To give a glimpse, an image from an autistic person’s life, let’s do a short exercise. Imagine that you have a ten-minute walk to school. You have your backpack on but it drags you down, hair got caught in your coat’s zipper. As soon as you step outside you can feel the cold wind prickling your skin and the sun shines stronger than yesterday. You take a few steps watching all these cars hurrying, honking, and the neighbor’s dog keeps barking since you got out of the house. An unpleasant smell comes your way; it may be the sewer but the vehicle exhaust doesn’t help either. An ambulance is hurrying to pass by and you can hear fast steps approaching you but don’t know where to look and feel someone slightly bumping into your shoulder. Your breathing becomes heavier, faster and start to think that maybe going to school won’t be a good idea. You can already imagine the children screaming, the neon lights, one of your colleagues loudly chewing gum and that ring alarm that you have to hear every hour.

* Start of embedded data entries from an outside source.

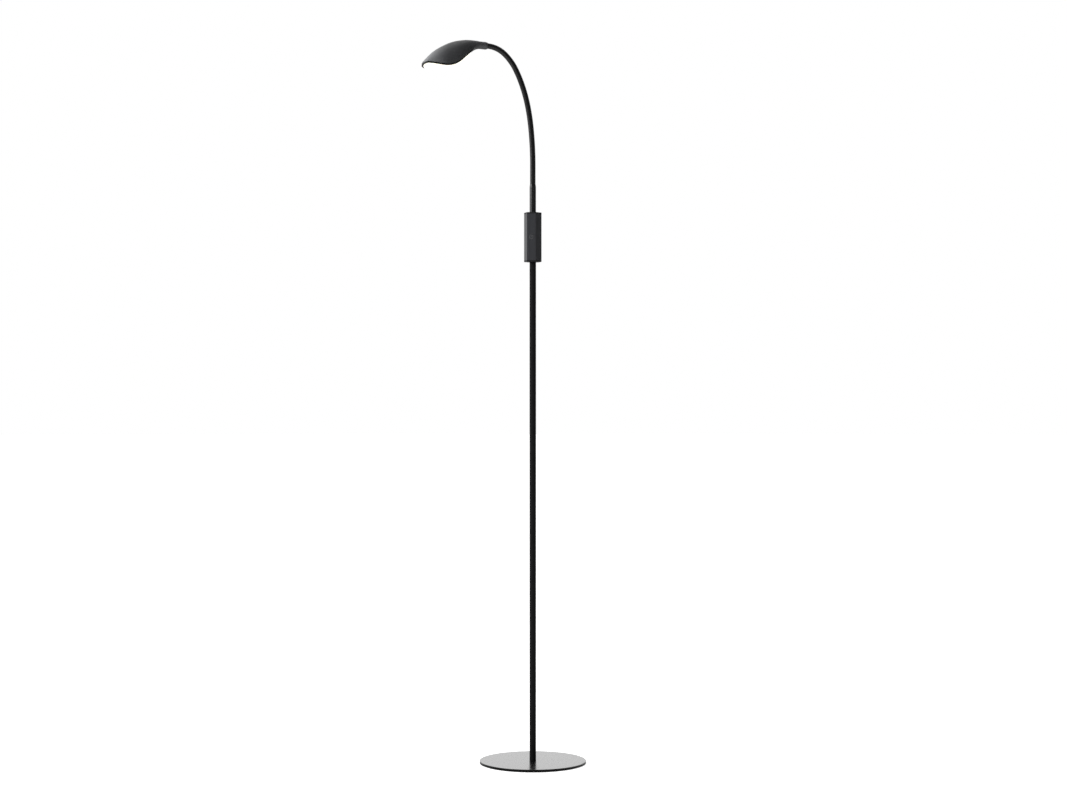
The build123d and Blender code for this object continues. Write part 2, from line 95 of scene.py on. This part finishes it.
box_turn = 20.0                    # of the switch box, from -Y towards -X
face_distance = 0.016              # of the box's face from its axis
button_proud = 0.0003
symbol_diameter = 0.0086
symbol_line = 0.0008
symbol_gap = 0.003
symbol_bar_length = 0.0044
symbol_sunk = 0.0002
symbol_thickness = 0.00015
symbol_steps = 48


# ---------------------------------------------------------------- materials
def new_material(name):
    material = bpy.data.materials.new(name)
    material.use_nodes = True
    tree = material.node_tree
    shader = next(n for n in tree.nodes if n.type == "BSDF_PRINCIPLED")
    return material, tree, shader


def noise(tree, scale, detail=3.0, stretch=(1, 1, 1)):
    """A noise in the object's own coordinates, with its scale in lumps per metre."""
    where = tree.nodes.new("ShaderNodeTexCoord")
    mapping = tree.nodes.new("ShaderNodeMapping")
    mapping.inputs["Scale"].default_value = stretch
    texture = tree.nodes.new("ShaderNodeTexNoise")
    texture.inputs["Scale"].default_value = scale
    texture.inputs["Detail"].default_value = detail
    tree.links.new(where.outputs["Object"], mapping.inputs["Vector"])
    tree.links.new(mapping.outputs["Vector"], texture.inputs["Vector"])
    return texture.outputs["Fac"]


def spread(tree, value, low, high):
    """Maps a noise to a range."""
    ranger = tree.nodes.new("ShaderNodeMapRange")
    ranger.inputs["From Min"].default_value = noise_low
    ranger.inputs["From Max"].default_value = noise_high
    ranger.inputs["To Min"].default_value = low
    ranger.inputs["To Max"].default_value = high
    tree.links.new(value, ranger.inputs["Value"])
    return ranger.outputs["Result"]


def bumped(tree, shader, height, depth):
    bump = tree.nodes.new("ShaderNodeBump")
    bump.inputs["Distance"].default_value = depth
    tree.links.new(height, bump.inputs["Height"])
    tree.links.new(bump.outputs["Normal"], shader.inputs["Normal"])


def shaded(tree, shader, colour, amount, scale, stretch=(1, 1, 1)):
    """Lets a colour drift a little lighter and darker over the surface."""
    mix = tree.nodes.new("ShaderNodeMix")
    mix.data_type = "RGBA"
    darker = [c * (1 - amount) for c in colour]
    lighter = [min(1.0, c * (1 + amount)) for c in colour]
    mix.inputs["A"].default_value = (*darker, 1)
    mix.inputs["B"].default_value = (*lighter, 1)
    tree.links.new(spread(tree, noise(tree, scale, 4.0, stretch), 0, 1), mix.inputs["Factor"])
    tree.links.new(mix.outputs["Result"], shader.inputs["Base Color"])


def finish(name, colour, roughness, grain, depth, metallic=0.0, ior=1.5, coat=0.0, coat_roughness=0.1,
           coat_ior=1.5, drift=0.12, stretch=(1, 1, 1)):
    """A surface with a fine grain, a roughness that varies and a colour that drifts."""
    material, tree, shader = new_material(name)
    shader.inputs["Metallic"].default_value = metallic
    shader.inputs["IOR"].default_value = ior
    shader.inputs["Coat Weight"].default_value = coat
    shader.inputs["Coat Roughness"].default_value = coat_roughness
    shader.inputs["Coat IOR"].default_value = coat_ior
    shaded(tree, shader, colour, drift, drift_lumps, stretch)
    lumps = noise(tree, roughness_lumps, 3.0, stretch)
    rough = spread(tree, lumps, roughness * (1 - roughness_change), roughness * (1 + roughness_change))
    tree.links.new(rough, shader.inputs["Roughness"])
    bumped(tree, shader, noise(tree, grain, 2.0, stretch), depth)
    return material


def dull_sides(material):
    """Keeps a finish glossy on level faces and leaves upright ones, like a plate's rim, dull."""
    tree = material.node_tree
    shader = next(n for n in tree.nodes if n.type == "BSDF_PRINCIPLED")
    surface = tree.nodes.new("ShaderNodeNewGeometry")
    split = tree.nodes.new("ShaderNodeSeparateXYZ")
    tree.links.new(surface.outputs["Normal"], split.inputs[0])
    for socket, most in (("Coat Weight", 1.0), ("Specular IOR Level", 0.5)):
        ranger = tree.nodes.new("ShaderNodeMapRange")
        ranger.inputs["From Min"].default_value = upright
        ranger.inputs["From Max"].default_value = level
        ranger.inputs["To Min"].default_value = upright_gloss * most
        ranger.inputs["To Max"].default_value = most
        tree.links.new(split.outputs["Z"], ranger.inputs["Value"])
        tree.links.new(ranger.outputs["Result"], shader.inputs[socket])


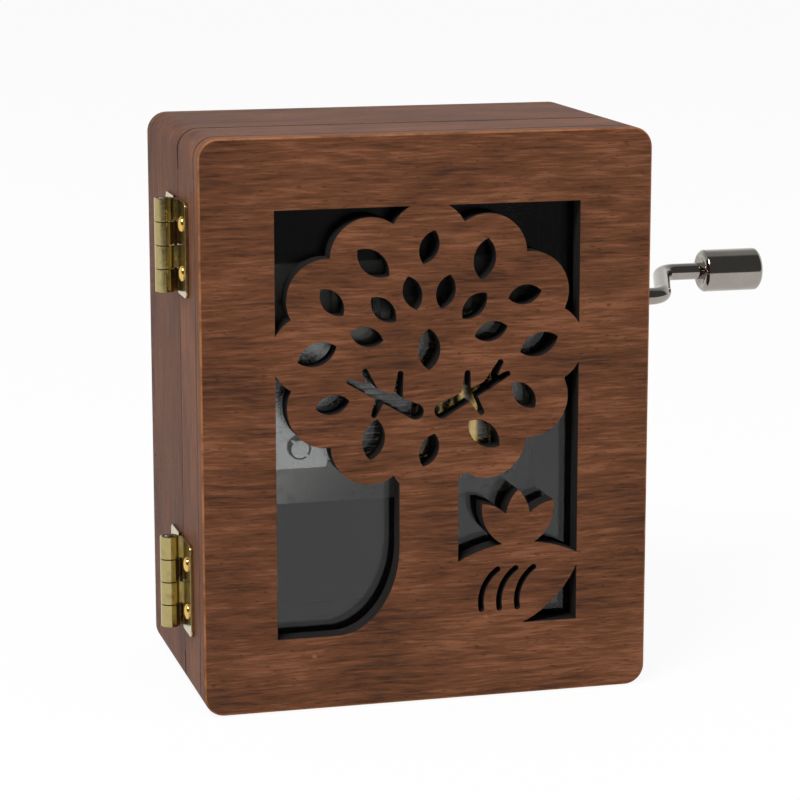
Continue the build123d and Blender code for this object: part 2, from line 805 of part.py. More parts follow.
lower_cylinder_bearing = cylinder_bearing(
    lower_bearing_top_z - bearing_thickness, lower_foot_bottom_z, bearing_screw_places[1]
)
lower_cylinder_bearing.part.label = "lower_cylinder_bearing"
export_step(lower_cylinder_bearing.part, "parts/lower_cylinder_bearing.step")


def crank_post(post_left_x, foot_left_x, foot_screw_place):
    """Cast post with the crank shaft's bore, and a foot on the bedplate."""
    with BuildPart() as post:
        with BuildSketch(side_plane(post_left_x)):
            with Locations(((crank_y + bed_face_y) / 2, crank_height)):
                Rectangle(bed_face_y - crank_y, post_width)
            with Locations((crank_y, crank_height)):
                Circle(post_width / 2)
                Circle(wire_radius + bearing_clearance, mode=Mode.SUBTRACT)
        extrude(amount=post_thickness)
        with BuildSketch(front_plane(bed_face_y)):
            with Locations((foot_left_x + post_foot / 2, crank_height)):
                Rectangle(post_foot, post_width)
            with Locations(foot_screw_place):
                Circle(screw_radius + screw_clearance, mode=Mode.SUBTRACT)
        extrude(amount=bearing_thickness)
    return post


inner_crank_post = crank_post(
    inner_post_x - post_thickness,
    inner_post_x - post_thickness - post_foot,
    post_screw_places[0],
)
inner_crank_post.part.label = "inner_crank_post"
export_step(inner_crank_post.part, "parts/inner_crank_post.step")

outer_crank_post = crank_post(
    outer_post_x, outer_post_x + post_thickness, post_screw_places[1]
)
outer_crank_post.part.label = "outer_crank_post"
export_step(outer_crank_post.part, "parts/outer_crank_post.step")

with BuildPart(front_plane(bed_face_y - bearing_thickness)) as bearing_screws:
    with Locations(*bearing_screw_places, *post_screw_places):
        add(pan_screw(bearing_thickness + screw_grip))
bearing_screws.part.label = "bearing_screws"
export_step(bearing_screws.part, "parts/bearing_screws.step")

# ================================================================ cylinder
with BuildPart() as cylinder_drum:
    with BuildSketch(Plane.XY.offset(drum_bottom_z)):
        with Locations((cylinder_x, cylinder_y)):
            Circle(drum_radius)
            Circle(drum_radius - drum_wall, mode=Mode.SUBTRACT)
    extrude(amount=drum_length)
cylinder_drum.part.label = "cylinder_drum"
export_step(cylinder_drum.part, "parts/cylinder_drum.step")

# Steel pins pressed through the drum's wall, at angles spread by a fixed rule.
with BuildPart() as cylinder_pins:
    for note in range(notes):
        for turn in range(pins_per_note):
            angle = note_turn * note + pin_step * turn + pin_drift * turn * (turn - 1)
            outward = Vector(cos(radians(angle)), sin(radians(angle)), 0)
            note_z = first_note_z + note * note_pitch
            root = Vector(cylinder_x, cylinder_y, note_z) + outward * (drum_radius - drum_wall)
            with BuildSketch(Plane(root, z_dir=outward)):
                Circle(pin_radius)
        extrude(amount=drum_wall + pin_height)
cylinder_pins.part.label = "cylinder_pins"
export_step(cylinder_pins.part, "parts/cylinder_pins.step")

# Plugs that close the drum's ends, each with a hub towards its bearing.
with BuildPart() as drum_end_plugs:
    for end_z, outside in ((drum_bottom_z, -1), (drum_top_z, 1)):
        with BuildSketch(Plane.XY.offset(end_z)):
            with Locations((cylinder_x, cylinder_y)):
                Circle(drum_radius - drum_wall)
                Circle(arbor_radius, mode=Mode.SUBTRACT)
        extrude(amount=-outside * end_plug_thickness)
        with BuildSketch(Plane.XY.offset(end_z)):
            with Locations((cylinder_x, cylinder_y)):
                Circle(hub_radius)
                Circle(arbor_radius, mode=Mode.SUBTRACT)
        extrude(amount=outside * plug_hub_length)
drum_end_plugs.part.label = "drum_end_plugs"
export_step(drum_end_plugs.part, "parts/drum_end_plugs.step")

arbor_bottom_z = lower_bearing_top_z - bearing_thickness - arbor_overhang
arbor_top_z = upper_bearing_bottom_z + bearing_thickness + arbor_overhang
with BuildPart() as cylinder_arbor:
    with BuildSketch(Plane.XY.offset(arbor_bottom_z)):
        with Locations((cylinder_x, cylinder_y)):
            Circle(arbor_radius)
    extrude(amount=arbor_top_z - arbor_bottom_z)
cylinder_arbor.part.label = "cylinder_arbor"
export_step(cylinder_arbor.part, "parts/cylinder_arbor.step")


# ================================================================ worm gear
def flank(radius_from_pitch):
    """Half thickness of a tooth or thread at a height above or below the pitch line."""
    return tooth_thickness / 2 - flank_slope * radius_from_pitch


# Moulded wheel on the arbor. One tooth points straight at the worm.
wheel_hub_bottom_z = drum_top_z + plug_hub_length
wheel_hub_top_z = upper_bearing_bottom_z - end_float
with BuildPart() as worm_wheel:
    with BuildSketch(Plane.XY.offset(crank_height - wheel_thickness / 2)):
        with Locations((cylinder_x, cylinder_y)):
            Circle(wheel_root_radius)
        for tooth in range(wheel_teeth):
            with BuildSketch(mode=Mode.PRIVATE) as tooth_outline:
                with BuildLine():
                    Polyline(
                        (wheel_root_radius - gear_dedendum, -flank(-gear_dedendum)),
                        (wheel_root_radius, -flank(-gear_dedendum)),
                        (wheel_tip_radius, -flank(gear_addendum)),
                        (wheel_tip_radius, flank(gear_addendum)),
                        (wheel_root_radius, flank(-gear_dedendum)),
                        (wheel_root_radius - gear_dedendum, flank(-gear_dedendum)),
                        close=True,
                    )
                make_face()
            tooth_angle = 90 + tooth * 360 / wheel_teeth
            with Locations(Location((cylinder_x, cylinder_y, 0), tooth_angle)):
                add(tooth_outline.sketch)
    extrude(amount=wheel_thickness)
    with BuildSketch(Plane.XY.offset(wheel_hub_bottom_z)):
        with Locations((cylinder_x, cylinder_y)):
            Circle(hub_radius)
    extrude(amount=wheel_hub_top_z - wheel_hub_bottom_z)
    with BuildSketch(Plane.XY.offset(wheel_hub_bottom_z)):
        with Locations((cylinder_x, cylinder_y)):
            Circle(arbor_radius)
    extrude(amount=wheel_hub_top_z - wheel_hub_bottom_z, mode=Mode.SUBTRACT)
worm_wheel.part.label = "worm_wheel"
export_step(worm_wheel.part, "parts/worm_wheel.step")

# Single-start worm on a sleeve that fills the space between the posts. The thread starts
# over the shaft, and is shifted so that a gap between its turns meets the wheel's tooth.
sleeve_left_x = inner_post_x + worm_end_play
sleeve_length = post_spacing - 2 * worm_end_play
thread_start_x = cylinder_x - (worm_turns / 2 - 0.25) * worm_lead
with BuildPart() as worm:
    with BuildSketch(side_plane(sleeve_left_x)):
        with Locations((crank_y, crank_height)):
            Circle(worm_root_radius)
    extrude(amount=sleeve_length)
    with BuildLine() as thread_path:
        Helix(
            worm_lead,
            worm_turns * worm_lead,
            worm_pitch_radius,
            center=(thread_start_x, crank_y, crank_height),
            direction=(1, 0, 0),
        )
    with BuildSketch(
        Plane(thread_path.line @ 0, x_dir=(0, 0, 1), z_dir=thread_path.line % 0)
    ):
        with BuildLine():
            Polyline(
                (-gear_dedendum - gear_addendum, -flank(-gear_dedendum)),
                (-gear_dedendum, -flank(-gear_dedendum)),
                (gear_addendum, -flank(gear_addendum)),
                (gear_addendum, flank(gear_addendum)),
                (-gear_dedendum, flank(-gear_dedendum)),
                (-gear_dedendum - gear_addendum, flank(-gear_dedendum)),
                close=True,
            )
        make_face()
    sweep(path=thread_path.line, is_frenet=True)
    with BuildSketch(side_plane(sleeve_left_x)):
        with Locations((crank_y, crank_height)):
            Circle(wire_radius)
    extrude(amount=sleeve_length, mode=Mode.SUBTRACT)
worm.part.label = "worm"
export_step(worm.part, "parts/worm.step")

# ================================================================ crank wire and knob
# One bent wire: the shaft through the wall, the arm, and the pin that the knob turns on.
shaft_end_x = inner_post_x - post_thickness - arbor_overhang
handle_bend_x = bend_x + arm_splay
handle_end_x = knob_x + knob_length - knob_end_wall - worm_end_play
with BuildPart() as crank_wire:
    with BuildLine() as wire_path:
        FilletPolyline(
            (shaft_end_x, crank_y, crank_height),
            (bend_x, crank_y, crank_height),
            (handle_bend_x, knob_y, knob_z),
            (handle_end_x, knob_y, knob_z),
            radius=bend_radius,
        )
    with BuildSketch(side_plane(shaft_end_x)):
        with Locations((crank_y, crank_height)):
            Circle(wire_radius)
    sweep(path=wire_path.line)
crank_wire.part.label = "crank_wire"
export_step(crank_wire.part, "parts/crank_wire.step")

# Turned knob with a blind bore, a dished inner end and chamfered rims.
bore_radius = wire_radius + bearing_clearance
bore_depth = knob_length - knob_end_wall
knob_plane = Plane(origin=(knob_x, knob_y, knob_z), x_dir=(1, 0, 0), z_dir=(0, -1, 0))
with BuildPart() as crank_knob:
    with BuildSketch(knob_plane):
        with BuildLine():
            Polyline(
                (knob_dish_depth, bore_radius),
                (0, knob_dish_radius),
                (0, knob_radius - knob_chamfer),
                (knob_chamfer, knob_radius),
                (knob_length - knob_chamfer, knob_radius),
                (knob_length, knob_radius - knob_chamfer),
                (knob_length, 0),
                (bore_depth, 0),
                (bore_depth, bore_radius),
                close=True,
            )
        make_face()
    revolve(axis=Axis((knob_x, knob_y, knob_z), (1, 0, 0)))
crank_knob.part.label = "crank_knob"
export_step(crank_knob.part, "parts/crank_knob.step")
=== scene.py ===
import json
from math import cos, hypot, pi, radians, sin

import bmesh
import bpy
from mathutils import Euler, Matrix, Vector


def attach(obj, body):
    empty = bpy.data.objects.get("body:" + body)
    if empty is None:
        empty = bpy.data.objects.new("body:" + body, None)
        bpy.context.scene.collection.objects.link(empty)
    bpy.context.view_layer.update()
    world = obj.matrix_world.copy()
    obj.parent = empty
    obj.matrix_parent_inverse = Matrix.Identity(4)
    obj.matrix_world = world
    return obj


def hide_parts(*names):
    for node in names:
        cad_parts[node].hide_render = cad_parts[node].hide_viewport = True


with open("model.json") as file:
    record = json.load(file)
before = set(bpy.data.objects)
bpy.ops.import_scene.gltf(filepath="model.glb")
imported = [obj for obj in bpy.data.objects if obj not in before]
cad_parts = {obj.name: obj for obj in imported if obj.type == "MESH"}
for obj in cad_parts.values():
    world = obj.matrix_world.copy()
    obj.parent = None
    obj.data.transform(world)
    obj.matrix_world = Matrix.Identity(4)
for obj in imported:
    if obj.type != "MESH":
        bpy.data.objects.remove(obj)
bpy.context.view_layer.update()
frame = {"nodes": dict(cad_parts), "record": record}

scene = bpy.context.scene
mm = 0.001
carrier = {node: body for body, nodes in frame["record"]["behaviour"]["bodies"].items() for node in nodes}


# ---------------------------------------------------------------------------------------------
# The studio: a long lens a little above the box and to the left of its front, a white table that
# ends in front of the box, a white backdrop behind it, and a dim room on the camera's side.
lens_millimetres = 128.21
sensor_millimetres = 36.0
camera_place = Vector((-0.108387, -0.415535, 0.127988))
camera_yaw = radians(14.754)
camera_pitch = radians(11.35)
camera_roll = radians(-0.034)


def wire(tree, kind, sockets=None, **settings):
    """Adds a node to a tree. Each socket gets a value, or the output that is to feed it."""
    made = tree.nodes.new(kind)
    for name, value in settings.items():
        setattr(made, name, value)
    for name, value in (sockets or {}).items():
        if isinstance(value, bpy.types.NodeSocket):
            tree.links.new(value, made.inputs[name])
        else:
            made.inputs[name].default_value = value
    return made


def math(tree, operation, first, second=0.0, clamp=False):
    """One step of arithmetic in a shader or a geometry tree."""
    return wire(tree, "ShaderNodeMath", {0: first, 1: second}, operation=operation, use_clamp=clamp).outputs[0]


def stretch(tree, value, low, high, new_low=0.0, new_high=1.0):
    """Maps low..high of a value to new_low..new_high, with a smooth start and end."""
    sockets = {"Value": value, "From Min": low, "From Max": high, "To Min": new_low, "To Max": new_high}
    return wire(tree, "ShaderNodeMapRange", sockets, interpolation_type="SMOOTHSTEP").outputs[0]


def blend_colours(tree, share, first, second, mode="MIX"):
    """The first colour where share is 0, the second where it is 1."""
    made = wire(tree, "ShaderNodeMix", {0: share, 6: first, 7: second}, data_type="RGBA", blend_type=mode)
    return made.outputs[2]


def colour(red, green, blue):
    """A colour from its 0 to 255 values on screen."""
    screen = (red / 255, green / 255, blue / 255)
    light = [v / 12.92 if v <= 0.04045 else ((v + 0.055) / 1.055) ** 2.4 for v in screen]
    return (*light, 1.0)


def new_object(name, data):
    """A new object at the origin, so that its mesh is where the piece is."""
    made = bpy.data.objects.new(name, data)
    scene.collection.objects.link(made)
    return made


camera_data = bpy.data.cameras.new("camera")
camera_data.lens = lens_millimetres
camera_data.sensor_width = sensor_millimetres
camera_data.clip_start = 0.01
camera = new_object("camera", camera_data)
camera_turn = Matrix.Rotation(-camera_yaw, 4, "Z") @ Matrix.Rotation(pi / 2 - camera_pitch, 4, "X")
camera.matrix_world = Matrix.Translation(camera_place) @ camera_turn @ Matrix.Rotation(camera_roll, 4, "Z")
scene.camera = camera

table_front = -0.35
table_back = 3.0
table_side = 2.0
table_drop = 0.0002  # under the box, so that the two faces don't lie in one plane
table_white = 0.82
table_seen_white = 0.93  # share of plain white that the camera sees over the lit surface

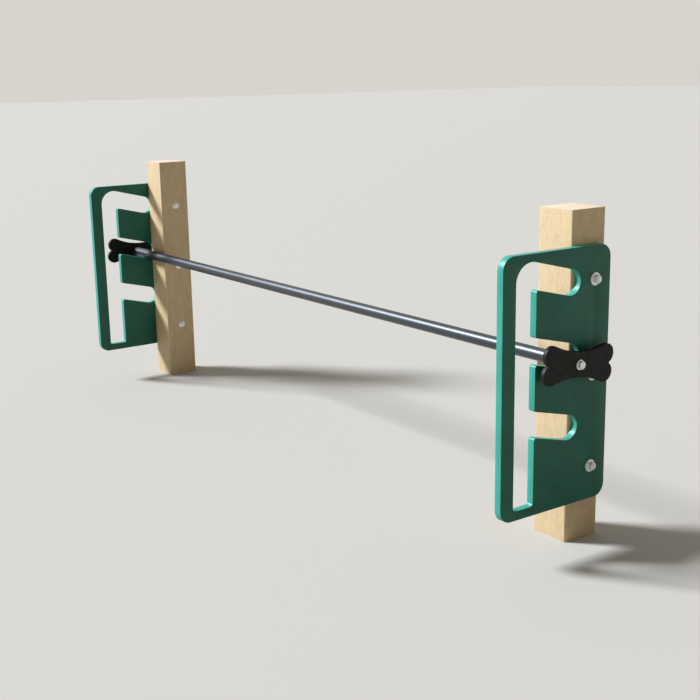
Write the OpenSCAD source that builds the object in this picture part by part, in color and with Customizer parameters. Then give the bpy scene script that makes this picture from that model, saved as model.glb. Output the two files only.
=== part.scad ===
// Adjustable dog agility jump: two posts, each with a slotted panel, and a loose bar across the slots.
// Millimetres, +Z up. X runs along the bar, -Y is the side the bar is lifted out to, Z = 0 is the ground.
// The origin is on the ground, halfway between the ends of the bar and halfway between the front
// and back of the panels.

/* [Posts] */
// Side of each square post
post_w = 89; // [80:1:100]
// Height of each post above the ground
post_h = 664; // [640:1:900]
// Clear width between the two posts
clear_w = 1626; // [1000:1:2400]
// Radius along the long edges of a post
post_edge_r = 4; // [2:1:8]

/* [Slotted panels] */
// Thickness of the panel sheet
panel_t = 16; // [12:1:19]
// Width of a panel, front to back
panel_w = 278; // [270:1:290]
// Height of a panel
panel_h = 508; // [500:1:520]
// Height of the panel's lower edge above the ground
panel_z = 88; // [60:1:110]
// Outer corner radius of a panel
panel_r = 26; // [20:1:32]
// Width of the upright strip in front of the channel
strip_w = 32.5; // [30:0.5:36]
// Width of the upright channel
channel_w = 51; // [45:1:52]
// Height of the rail below the channel
rail_h = 19; // [16:1:24]
// Radius of the channel's upper front corner
channel_top_r = 39; // [30:1:39]
// Radius of the channel's lower corners
channel_low_r = 7; // [4:1:12]

/* [Slots] */
// Height of a slot across its length
slot_w = 50; // [44:1:52]
// Height difference from one slot to the next
slot_pitch = 142; // [138:1:146]
// Angle at which the slots fall towards the post
slot_fall = 14; // [10:1:16]
// Height of the top slot's upper edge at its mouth
slot_top_z = 579; // [574:1:582]
// Gap between a slot's round end and the back of the panel
slot_back = 80; // [76:1:90]
// Radius of the rounded tips of the teeth
tooth_r = 5; // [3:1:8]

/* [Panel fasteners] */
// Diameter of the carriage bolts
bolt_d = 9.5; // [8:0.5:10]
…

A few words can’t accurately describe the feelings autistic persons go through and we can’t gather everything that they experience in this museum but we can create the overstimulating environment that our world has created day by day. “One step into my world” is designed to bring awareness of the stimuli that pollute our lives and of the lives that are the most affected by this. This sensory museum should bring to life different scenarios, in a controlled environment, the person visiting always having the choice to go into a “safe space” protected from those stimuli. The museum’s first room will be the child’s room, continuing with the kitchen, the way to school, the school’s environment and ending with using public transport to public spaces and coming back home. A cycle that can create a more precise experience than a few words written in different papers.
This museum’s experience is not supposed to be a comfortable one but a curious, small path in an autistic child’s life. It should bring to people’s attention the sensory pollution that the world is going through in these times and the support that we should give to people who suffer from sensory processing disorder.